In the scenario where some malicious person takes over an AWS Organization root account, if everything is inside just one organization, the blast-radius will be merely devastating. Being in control of the AWS Organization root account lets you access all accounts linked to it and delete resources and backups, not something I'd like to see even in my worst nightmares.
Having multiple AWS Organizations increases the surface attack, but it shouldn't change much if we're following security best-practices. What is changing is that our other AWS Organizations are safe in the unlikely event of a security breach. It's a bit of a tradeoff, but I think it's again an improvement.
We covered a little more ground and presented a few ways to handle things at the organization level with multiple AWS Organizations.
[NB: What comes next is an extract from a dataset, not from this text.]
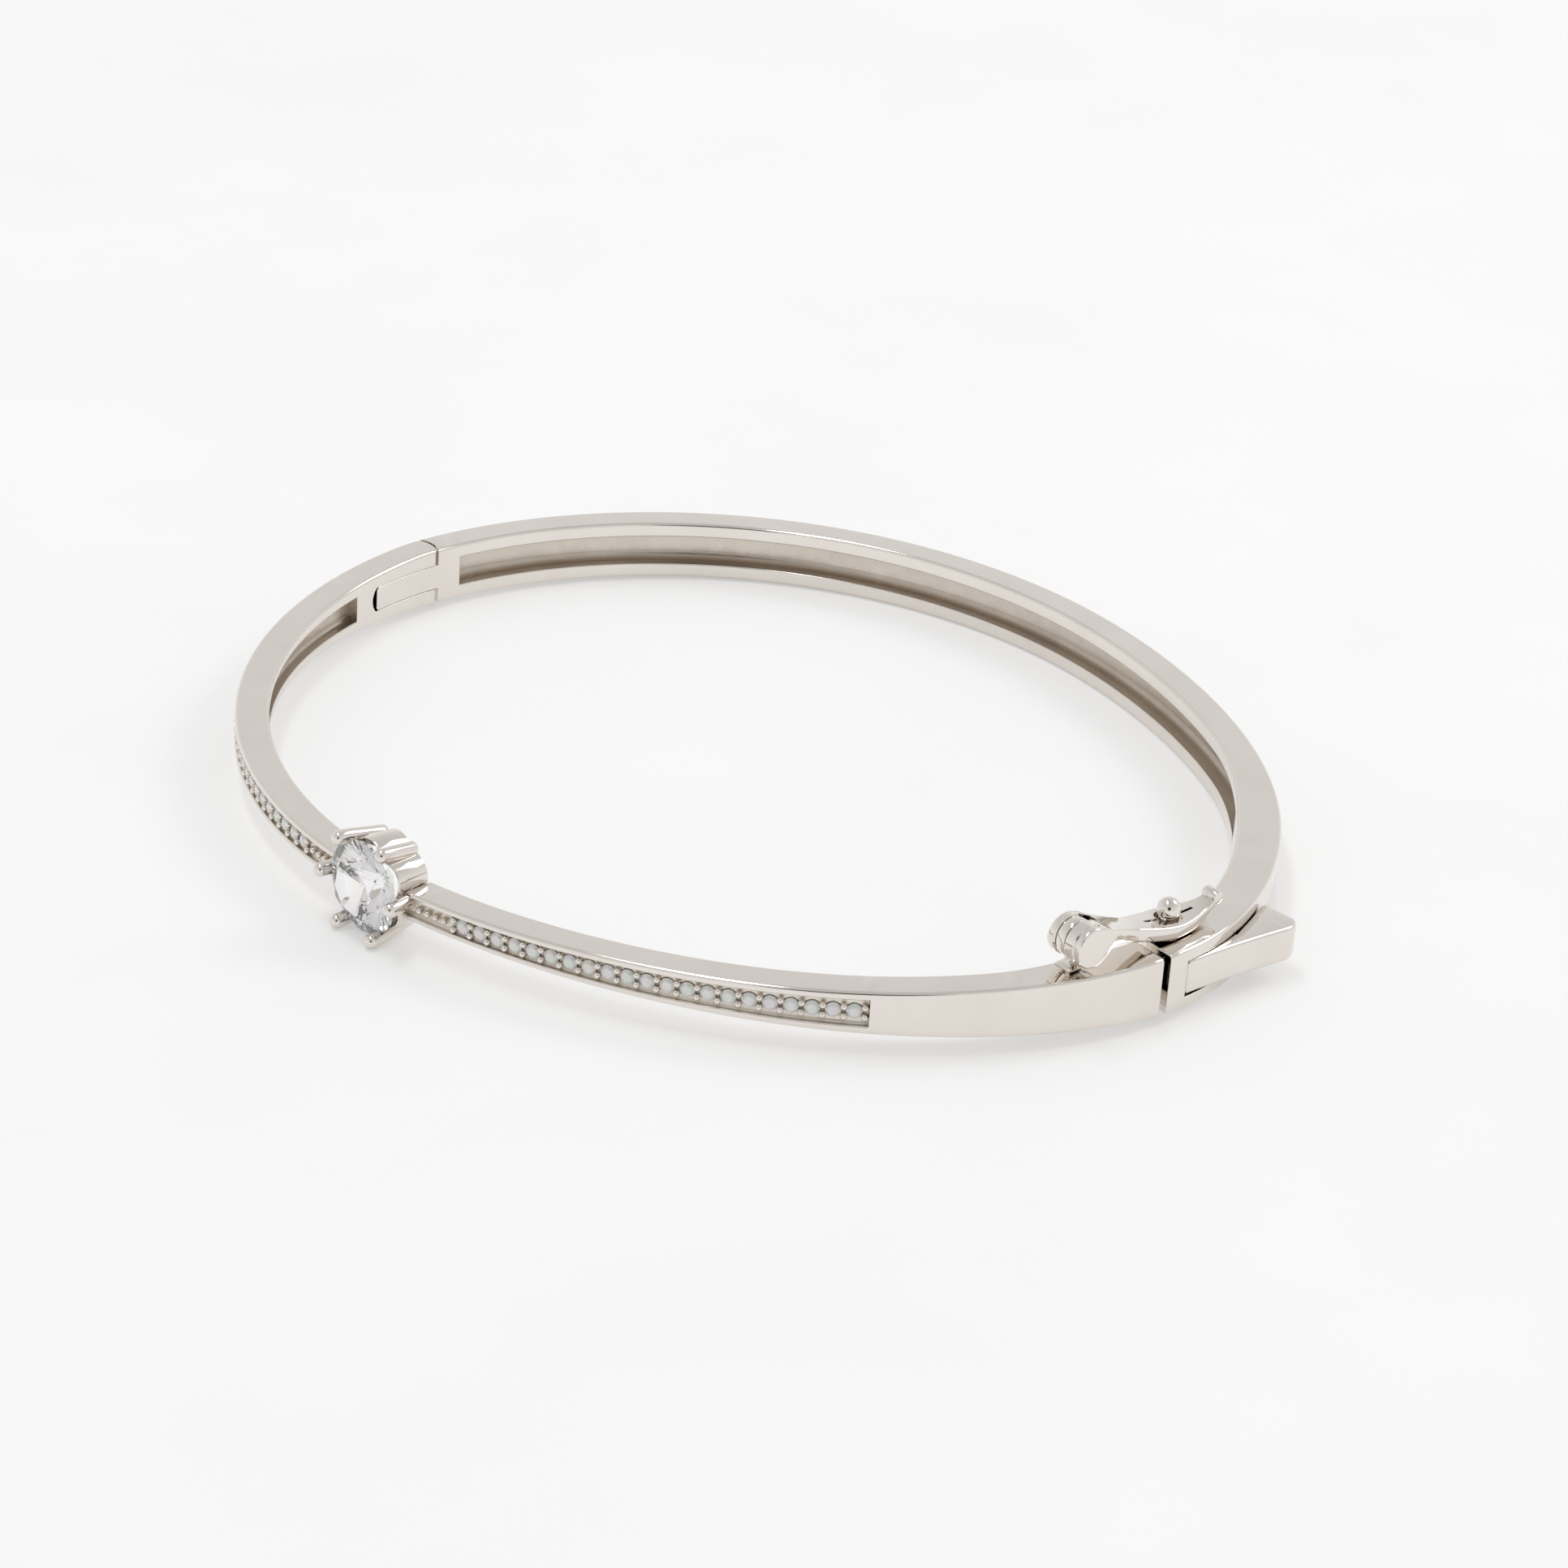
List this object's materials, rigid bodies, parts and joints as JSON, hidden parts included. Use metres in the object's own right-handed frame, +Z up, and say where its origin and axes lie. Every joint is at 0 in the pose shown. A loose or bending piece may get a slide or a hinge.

Using a single Organization is the default way to go, but I think it will need dedicated solutions to manage a vast amount of resources in the long run.
As an alternative, we can shift to a multi-organization environment where each AWS Organization has extensive power and works in very segregated silos. This is a good thing but needs some aggregation tool to view and manage everything centralized.
Only remember there is no right or wrong since you decide based on your use-case and how your company is structured.